2. Your definition of “clean” changes very quickly
That three-day-old beer-smelling tank top you just put back on? Perfectly backpacker acceptable. This may be because your other two tank tops smell of fish curry and midnight shame, but when you’re in an awesome yet sweaty country, clean clothes do not last more than a mere few hours.
I suggest you invest in dark colors. Saying that, despite the fact that backpackers wear sweaty, dirty clothes, we still somehow tend to LOOK amazing. Soon you no longer notice sweat marks, or that strawberry margarita stain, or the multi-patterned outfit — everyone is incredibly beautiful, which brings me on to my next point…
3. You will fall in love all the bloody time
She sits across from you at a hostel bar table, or on a sweaty bus tour or even a poolside lounge chair. Upon hello you immediately click and end up spending every second of the next week with her. You will drink together, explore together and get lost together. Share your wildest travel stories and deepest monogamist fears.
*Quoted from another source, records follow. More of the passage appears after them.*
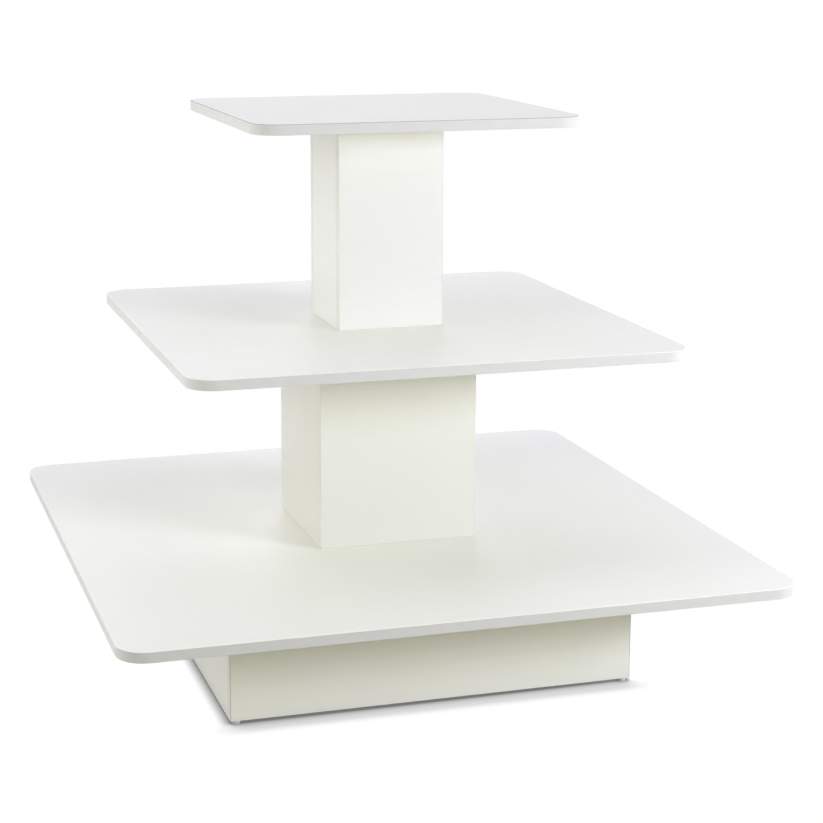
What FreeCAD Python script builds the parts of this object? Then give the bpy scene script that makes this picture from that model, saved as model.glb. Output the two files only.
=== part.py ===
import FreeCAD, Part
import math
import os

os.makedirs("parts", exist_ok=True)

Vector = FreeCAD.Vector
UP = Vector(0, 0, 1)
LEFT = Vector(-1, 0, 0)
RIGHT = Vector(1, 0, 0)
FRONT = Vector(0, -1, 0)
BACK = Vector(0, 1, 0)

# All sizes are in millimetres. The origin is on the floor, under the middle of the table.
# +Z is up, the front looks along -Y and +X is to the right.

# Tiers: square boards with rounded corners and a glued-on edge band all round
tier_thickness = 19.05
bottom_tier_width = 1219.2
middle_tier_width = 914.4
top_tier_width = 609.6
corner_radius = 50.8
tier_band_thickness = 2.0
tier_band_arris = 1.0
band_seam_gap = 0.2

# Box columns and plinth: four upright boards each, the front and back ones overlapping the ends
# of the side ones
panel_thickness = 19.05
upper_column_width = 203.2
lower_column_width = 304.8
column_height = 387.35
plinth_width = 762.0
plinth_height = 209.55
panel_band_thickness = 1.0
panel_band_arris = 0.4

# Stretchers that carry the lower column's side walls across the plinth
stretcher_thickness = 19.05
stretcher_floor_gap = 12.7

# Cleats and corner blocks: square softwood
cleat_size = 25.4
cleat_end_gap = 0.5
corner_block_size = 25.4
corner_block_length = 180.0

# Countersunk wood screws
screw_head_radius = 4.1
screw_head_height = 2.3
screw_shank_radius = 2.1
screw_tip_length = 5.0
screw_sink = 0.3
screw_bite = 12.7            # how far a screw goes into the board beyond a cleat or block
foot_screw_bite = 19.05      # how far a screw through a tier goes into the cleat above it
screw_clearance = 0.1
recess_length = 4.6
recess_width = 0.9
recess_depth = 1.5
cleat_screw_inset = 20.0     # from a cleat's end to its first screw
column_cleat_screws = 3
plinth_side_cleat_screws = 4
corner_screw_spread = 30.0   # each way from the middle of a corner block, into the side panel
corner_screw_stagger = 20.0  # further again, into the front or back panel

# Glued dowels
dowel_radius = 4.0
dowel_length = 32.0
dowel_face_depth = 11.0      # the share of its length in the face of a board
dowel_clearance = 0.05
dowel_end_gap = 0.5
dowel_chamfer = 0.8
column_dowel_inset = 50.0
column_joint_dowels = 3
plinth_dowel_inset = 40.0
plinth_joint_dowels = 2

# Nail-on glides under the plinth's corners
glide_height = 6.35
glide_radius = 8.0
glide_rim_radius = 1.5
glide_end_inset = 12.0       # from the plinth's side to the glide's centre
nail_recess_radius = 3.0
nail_recess_depth = 2.0
nail_head_radius = 2.5
nail_head_height = 0.8
nail_radius = 1.0
nail_bite = 12.7             # how far the nail goes into the board's edge
nail_tip_length = 3.0
nail_clearance = 0.05

# Levels
plinth_base = glide_height
plinth_top = plinth_base + plinth_height
bottom_tier_top = plinth_top + tier_thickness
lower_column_top = bottom_tier_top + column_height
middle_tier_top = lower_column_top + tier_thickness
upper_column_top = middle_tier_top + column_height
top_tier_top = upper_column_top + tier_thickness

nodes = {}    # node name to its solids
bores = []    # the shape of every hole


# ---- shapes ----

def block(low, high):
    size = high - low
    return Part.makeBox(size.x, size.y, size.z, low)


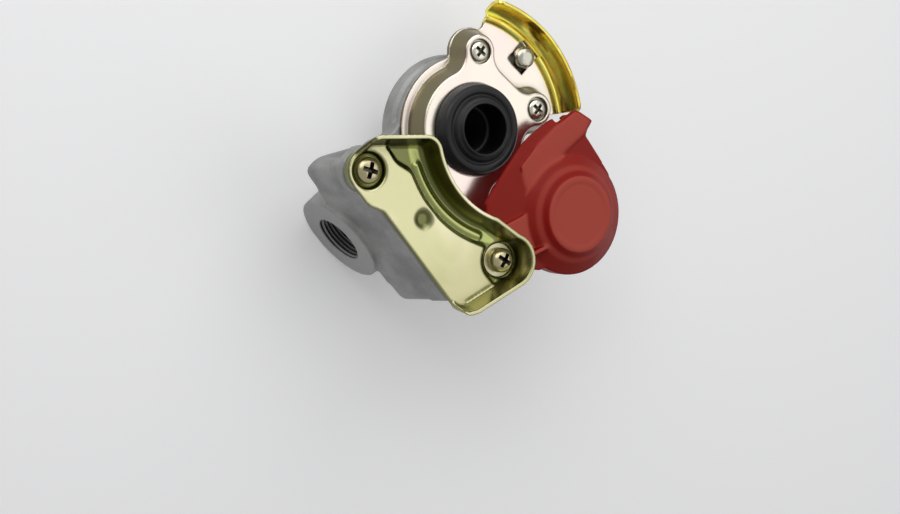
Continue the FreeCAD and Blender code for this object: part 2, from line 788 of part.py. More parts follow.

Ultimately, you will have stronger connections with some of these people than your best friends back home.
There are times while traveling you meet someone who you can fall in love with in just a few hours. The hard part is saying goodbye, knowing you won’t see many of them again. These instantaneous loves will become your most cherished memories.
4. You’ll come up with elaborate plans to see EVERYBODY again
Every goodbye ends with good intentions. The “I’ll visit you” teary hugs and “make sure you email me” toothy grins. One day my plan is to get hold of a van and drive it all over the world visiting the people I have met on my travels. Seriously though, one random Tuesday after a few beers, you’ll decide you simply MUST find that “blonde girl who always wore that blue bikini” and you’ll end up booking an unexpected flight to the middle of nowhere, and chasing down a night bus into the jungle. (I never did find her).
5. People all around the world are generally nice and will want to help you
Unbelievable as it may seem, the world is not as hostile as the media would have us believe. Every country has good people and every country has bad people. Luckily, the good far outweigh the bad in every single country I have ever been to. Residents are usually willing to rescue and befriend travelers, plus they have the best local advice for surviving in their country. Meeting and connecting with different people around the world has always been my favorite part of backpacking. If you do come across a rather stern individual, and you need to break the ice, I recommend handstands.